Por “The Racket” rodopia muita mentira, muita
corrupção, mascarada, remoinhos armadilhados e visões turvas, em compromissos e
subversões de que esta raça nunca se irá livrar, teia funérea onde um ou dois
loucos que detestam tudo isso fazem figura de atrasados. Produzido no início
dos anos cinquenta por Howard Huges para a sua RKO é um pequeno tabuleiro de
relações humanas e de crenças que se vai complexificando na sua naturalidade,
no seu quotidiano apanhado pelo rosto, presente fatal sem efeitos de
espectáculo que não os do piso com as pulsões combinado.

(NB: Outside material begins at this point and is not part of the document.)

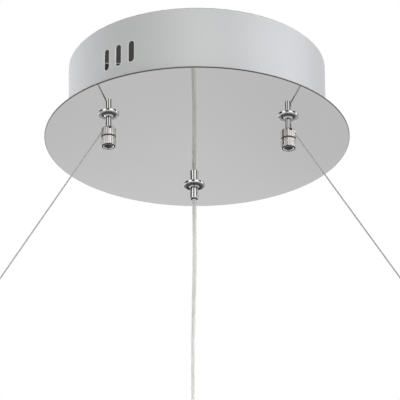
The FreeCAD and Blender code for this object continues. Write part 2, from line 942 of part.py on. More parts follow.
def rounded_block(low, high, radius):
    """Box with its upright edges rounded."""
    box = block(low, high)
    upright = []
    for edge in box.Edges:
        span = edge.BoundBox
        if span.ZLength > span.XLength + span.YLength:
            upright.append(edge)
    return box.makeFillet(radius, upright)


def make_driver():
    """Driver case on adhesive pads, with end bosses for its leads, a lid and the lid's screws."""
    half_x = driver_length / 2
    half_y = driver_width / 2
    y = driver_place_y
    case = rounded_block(
        Vector(-half_x, y - half_y, driver_floor),
        Vector(half_x, y + half_y, driver_lid_floor),
        driver_corner_radius,
    )
    bosses = []
    for side in (-1, 1):
        bosses.append(
            Part.makeCylinder(
                driver_port_boss_diameter / 2,
                driver_port_boss_length + overrun,
                Vector(side * (half_x - overrun), y, driver_port_z),
                Vector(side, 0, 0),
            )
        )
    parts["driver_case"] = case.fuse(bosses).removeSplitter()
    inset = driver_lid_inset
    lid = rounded_block(
        Vector(-half_x + inset, y - half_y + inset, driver_lid_floor),
        Vector(half_x - inset, y + half_y - inset, driver_lid_floor + driver_lid_height),
        driver_corner_radius - inset,
    )
    top_edges = [edge for edge in lid.Edges if edge.BoundBox.ZMin > driver_lid_floor + driver_lid_height / 2]
    lid = lid.makeFillet(driver_lid_round, top_edges)
    wells = []
    screws = []
    top = driver_lid_floor + driver_lid_height
    for x in (-half_x + driver_screw_inset, half_x - driver_screw_inset):
        for side_y in (y - half_y + driver_screw_inset, y + half_y - driver_screw_inset):
            radius = driver_screw_diameter / 2 + stem_hole_clearance
            wells.append(post(radius, top - driver_screw_height, top + overrun, x, side_y))
            screws.append(driver_screw(x, side_y, top))
    parts["driver_lid"] = cut_all(lid, wells)
    parts["driver_screws"] = Part.makeCompound(screws)
    pads = []
    for side in (-1, 1):
        x = side * pad_spacing / 2
        pads.append(
            block(
                Vector(x - pad_length / 2, y - pad_width / 2, floor_top),
                Vector(x + pad_length / 2, y + pad_width / 2, driver_floor),
            )
        )
    parts["driver_pads"] = Part.makeCompound(pads)


def driver_screw(x, y, top):
    """Flat lid screw in its well, with a cross recess."""
    head = post(driver_screw_diameter / 2, top - driver_screw_height, top, x, y)
    recess = cross_recess()
    recess.rotate(Vector(0, 0, 0), Vector(0, 1, 0), -QUARTER_TURN)
    return head.cut(moved(recess, Vector(x, y, top + cross_recess_depth - driver_screw_height / 2)))


def terminal_pole_x(i):
    """Middle of one pole of the terminal block."""
    return terminal_place_x + (i - (terminal_pole_count - 1) / 2) * terminal_pitch


def terminal_entry_z():
    """Height of the lead entries."""
    return floor_top + pad_thickness + terminal_base_height / 2


def terminal_front_y():
    """Face of the terminal block towards the driver."""
    return terminal_place_y - terminal_depth / 2


def make_terminal_block():
    """Three-pole screw terminal: base, a tower with two screw wells per pole, and lead entries."""
    low = floor_top + pad_thickness
    shelf = low + terminal_base_height
    top = shelf + terminal_tower_height
    half_x = terminal_pole_count * terminal_pitch / 2
    half_y = terminal_depth / 2
    y = terminal_place_y
    left = terminal_place_x - half_x
    right = terminal_place_x + half_x
    base = block(Vector(left, y - half_y, low), Vector(right, y + half_y, shelf))
    towers = []
    tools = []
    screws = []
    for i in range(terminal_pole_count):
        x = terminal_pole_x(i)
        half = terminal_tower_width / 2
        towers.append(block(Vector(x - half, y - half_y, shelf - overrun), Vector(x + half, y + half_y, top)))
        for side in (-1, 1):
            well_y = y + side * terminal_screw_spacing / 2
            radius = terminal_screw_diameter / 2
            well_low = top - terminal_screw_well_depth
            tools.append(post(radius + terminal_screw_clearance, well_low, top + overrun, x, well_y))
            screws.append(terminal_screw(x, well_y, well_low))
            tools.append(
                Part.makeCylinder(
                    terminal_entry_diameter / 2,
                    terminal_entry_depth,
                    Vector(x, y + side * half_y, terminal_entry_z()),
                    Vector(0, -side, 0),
                )
            )
    parts["terminal_block"] = cut_all(base.fuse(towers).removeSplitter(), tools)
    parts["terminal_screws"] = Part.makeCompound(screws)
    parts["terminal_pad"] = block(Vector(left, y - half_y, floor_top), Vector(right, y + half_y, low))


def terminal_screw(x, y, low):
    """Slotted screw at the bottom of its well."""
    radius = terminal_screw_diameter / 2
    top = low + terminal_screw_height
    half = cross_recess_width / 2
    slot = block(
        Vector(x - radius - overrun, y - half, top - terminal_screw_height / 2),
        Vector(x + radius + overrun, y + half, top + overrun),
    )
    return post(radius, low, top, x, y).cut(slot)


def make_leads():
    """Input leads from the driver to two poles, and the earth lead from the third pole up to the bracket.

    Each route has a few hand-chosen points beside its start and a few beside its end.
    """
    radius = lead_diameter / 2
    spread = radius + crimp_clearance
    reach_in = terminal_entry_depth - crimp_clearance
    front = [
        Vector(terminal_pole_x(i), terminal_front_y() + reach_in, terminal_entry_z())
        for i in range(terminal_pole_count)
    ]
    live = beside(
        Vector(-driver_end_x, driver_place_y - spread, driver_port_z),
        [(0.0, 0.0, 0.0), (-16.0, 0.0, 0.0), (-28.0, 13.1, 0.3), (-20.0, 30.1, -1.7)],
    )
    live += beside(front[0], [(-32.0, -13.5, 0.5), (-12.0, -19.5, 0.0), (0.0, -13.5, 0.0), (0.0, 0.0, 0.0)])
    neutral = beside(
        Vector(-driver_end_x, driver_place_y + spread, driver_port_z),
        [(0.0, 0.0, 0.0), (-11.0, 0.0, 0.0), (-18.0, 12.9, 1.3), (-8.0, 24.9, 0.3), (12.0, 22.9, -0.7)],
    )
    neutral += beside(front[1], [(-11.0, -28.0, 2.0), (0.0, -17.5, 0.0), (0.0, 0.0, 0.0)])
    earth = beside(
        front[2] + Vector(0, terminal_depth - 2 * reach_in, 0),
        [(0.0, 0.0, 0.0), (0.0, 11.5, 0.0), (-4.0, 21.5, 8.3), (-5.0, 24.5, 22.3)],
    )
    earth += beside(
        Vector(earth_screw_place, lug_barrel_start() + earth_lug_barrel_length, lug_barrel_z()),
        [(-26.0, 56.3, -16.6), (-13.0, 40.3, -6.6), (-3.0, 25.3, -1.6), (0.0, 13.3, 0.0), (0.0, 0.0, 0.0)],
    )
    parts["live_lead"] = tube("live_lead", live, radius)
    parts["neutral_lead"] = tube("neutral_lead", neutral, radius)
    parts["earth_lead"] = tube("earth_lead", earth, radius)


def lug_barrel_z():
    """Height of the earth lug's barrel, just under the bracket."""
    return -bracket_thickness - earth_lug_barrel_diameter / 2 - crimp_clearance


def lug_barrel_start():
    """Near end of the lug's barrel, clear of the screw's head."""
    return earth_screw_head_diameter / 2 + stem_hole_clearance


def make_earth_point():
    """Ring lug and screw that bond the bracket."""
    under = -bracket_thickness
    low = under - earth_lug_thickness
    ring = post(earth_lug_diameter / 2, low, under, earth_screw_place)
    barrel = Part.makeCylinder(
        earth_lug_barrel_diameter / 2,
        earth_lug_barrel_length,
        Vector(earth_screw_place, lug_barrel_start(), lug_barrel_z()),
        Vector(0, 1, 0),
    )
    lug = ring.fuse(barrel).removeSplitter()
    clear = side_screw_diameter / 2 + stem_hole_clearance
    parts["earth_lug"] = lug.cut(post(clear, low - overrun, under + overrun, earth_screw_place))
    head_low = low - earth_screw_head_height
    shank = post(side_screw_diameter / 2, head_low, -earth_screw_tip_sink, earth_screw_place)
    head = post(earth_screw_head_diameter / 2, head_low, low, earth_screw_place)
    recess = cross_recess()
    recess.rotate(Vector(0, 0, 0), Vector(0, 1, 0), QUARTER_TURN)
    screw = head.fuse(shank).removeSplitter()
    parts["earth_screw"] = screw.cut(moved(recess, Vector(earth_screw_place, 0, head_low)))


def main():
    make_plate()
    make_drum()
    make_bracket()
    make_side_screws()
    make_wire_lock(
        "left",
        left_lock_azimuth,
        left_wire_direction,
        left_wire_lean,
        left_wire_reach,
        left_set_screw_azimuth,
    )
    make_wire_lock(
        "right",
        right_lock_azimuth,
        right_wire_direction,
        right_wire_lean,
        right_wire_reach,
        right_set_screw_azimuth,
    )
    make_cord_outlet()
    make_driver()
    make_terminal_block()
    make_leads()
    make_earth_point()
    os.makedirs("parts", exist_ok=True)
    for name, shape in parts.items():
        assert shape.isValid(), name
        shape.exportStep("parts/" + name + ".step")
        print(name, "solids", len(shape.Solids), "volume", round(shape.Volume, 1))


main()
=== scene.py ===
from math import ceil, cos, pi, radians, sin, tan

import bmesh
import bpy
import numpy as np
from mathutils import Matrix, Vector


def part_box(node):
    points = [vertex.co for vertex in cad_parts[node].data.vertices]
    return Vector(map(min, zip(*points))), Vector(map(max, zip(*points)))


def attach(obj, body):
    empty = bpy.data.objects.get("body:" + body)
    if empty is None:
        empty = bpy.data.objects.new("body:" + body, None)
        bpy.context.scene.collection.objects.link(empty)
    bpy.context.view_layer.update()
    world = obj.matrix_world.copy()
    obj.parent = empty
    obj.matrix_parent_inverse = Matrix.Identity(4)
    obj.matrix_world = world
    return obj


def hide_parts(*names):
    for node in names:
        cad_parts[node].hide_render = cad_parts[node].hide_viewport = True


bl_info = {
    "name": "Chandelier canopy",
    "version": (1, 0, 0),
    "blender": (4, 5, 0),
    "location": "View3D > Sidebar > Canopy",
    "description": "Dresses a suspended chandelier's canopy: wires, cord, leads, finishes and stage",
    "category": "Object",
}

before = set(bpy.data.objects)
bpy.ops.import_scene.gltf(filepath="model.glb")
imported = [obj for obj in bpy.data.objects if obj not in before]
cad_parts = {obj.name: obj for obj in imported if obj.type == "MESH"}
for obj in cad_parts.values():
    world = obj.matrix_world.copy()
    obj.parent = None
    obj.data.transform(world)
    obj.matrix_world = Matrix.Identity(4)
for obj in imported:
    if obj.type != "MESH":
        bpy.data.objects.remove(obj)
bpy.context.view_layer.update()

# Sizes in metres where nothing else is said. z = 0 is the ceiling, and the near side is -Y
MM = 0.001
TURN = 2 * pi
plate_low, plate_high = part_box("mirror_plate")
drum_low, drum_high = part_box("drum_shell")
plate_face = plate_low.z
plate_radius = plate_high.x
drum_radius = drum_high.x

# The vent slots: middle azimuth and pitch in degrees, height above the plate, width and straight length
vent_middle = 231.75
vent_pitch = 6.75
vent_height = 31.4 * MM
vent_width = 5.4 * MM
vent_straight = 13.6 * MM

# The two steel wires: azimuth and lean of the outer run in degrees, and its length to the end fitting
wire_runs = {
    "left": (206.2, 30.3, 0.1971),
    "right": (337.3, 30.9, 0.1890),
}
wire_diameter = 1.2 * MM
wire_crossing_depth = 7.5 * MM
wire_beside_bend = 6 * wire_diameter
wire_past_stop = 0.6 * MM

# The power cord: its hanging route as offsets in millimetres from its outlet on the plate, and its inner
# route as azimuth in degrees, distance inside the drum's wall and height above the plate in millimetres
cord_offsets = [
    (0.0, 0.0, 0.0),
    (0.0, 0.0, -26.0),
    (0.5, 0.4, -66.0),
    (-0.6, 0.2, -112.0),
    (-1.3, -0.4, -160.0),
    (-1.3, -0.4, -205.0),
]
cord_along_wall = [
    (81.3, 25.9, 33.0),
    (60.1, 28.6, 34.0),
    (43.1, 21.3, 30.0),
    (28.3, 14.0, 24.0),
    (17.1, 9.6, 18.0),
    (7.3, 10.0, 14.0),
]
drum_wall = 1.0
cord_diameter = 3.5 * MM
lead_diameter = 2.2 * MM

# Sizes of the threaded stems, in millimetres: dish_depth is how far their dish lies below the plate
stem_radius = 4.95
stem_past_nut = 1.6
stem_chamfer = 0.6
stem_thread_depth = 0.55
stem_run_in = 0.3
dish_depth = 0.55
lock_top_depth = 12.6 * MM
lock_groove_height = 1.3 * MM

# The photograph's view: turn and elevation in degrees, distance, centre, aim, lens in mm and roll in degrees
view_turn = -1.6618
view_elevation = -27.0371
view_distance = 3.0
view_centre = Vector((0, 0, -0.063))
view_aim = Vector((0.0023193, 0, -0.1194288))
view_lens = 329.4887
view_roll = -0.1347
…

Começa e acaba na
mesma rua, sem dar para perceber o crepúsculo e a aurora, e parece durar o dia
da eternidade. A narrativa ou a sua confusão não é o mais importante, sim o que
teima em manter-se de pé quando tudo resvala à volta. Tratado sobre o medo, o indestrutível
tronco Robert Mitchum é o homem de qualidade acompanhado pelo fiel – há sempre
alguém que acompanha – Johnson de William Talman, esses que sabem que tal
condição se paga com o esquecimento. Esquecimento dos amanhãs, das mulheres em
casa, dos filhos, da paz. Ruptura com a danada da vaidade e do outro orgulho. E
o mais bonito de tudo é a cantora loira que aparece como a fatalista de um
noir, aquela que vai desferir todos os pesadelos, suores e clamar a gadanha da
morte, e que progressivamente tem a sorte de se meter com aquilo que sempre lhe
deu asco, a honestidade. Então o azar que sempre a acompanhou cai e tal mancha
consegue ver a luz que ilumina a sua parte adormecida do bem e do amor, naquele
tipo de despertar e salvação que vale a teimosia de manter a humanidade. Numa
obra discretíssima que faz disso e da ambiguidade e segredo de raros a sua força,
onde o principal creditado na realização é o respeitável John Cromwell,
gostaria de acreditar que onde Nicholas Ray (no primeiro encontro com Mitchum
mais ou menos pelo tempo de “Macao” e com o mau Robert Ryan, em que apalpou
terreno para os pungentes encontros futuros: Mitchum tentaria regressar a casa
outra vez em “The Lusty Men”, Ryan queimar-se-ia cada vez mais na sua
dilaceração interior rumo a uma ascese delicada nas noites e nas neves de “On
Dangerous Ground”) meteu a mão foi na parte em que tudo começa a tremer e então
urge a decisão. A violência das decisões. Vence o absoluto do efémero, esse no
qual Mitchum coloca em dúvida o descanso de uma suposta vitória pois no dia
seguinte volta tudo novamente. Tudo novamente… Depois de ter discorrido sobre a
justiça, essa que tarda pois muitos lhe fazem frente, estando assim a discorrer
sobre o centro de tudo o que importa, o tempo. Tão forte como a magistral e
atónita cena em que a porta se fecha na cara da esposa de Johnson para o
encontrar sem vida. Johnson que morreu no mais elevado dos altares, para o
parceiro, mulher, criação. Duas cenas que rimam como a abertura e o fecho a que
já aludi, nestes eternos-retornos onde permanece quem acredita.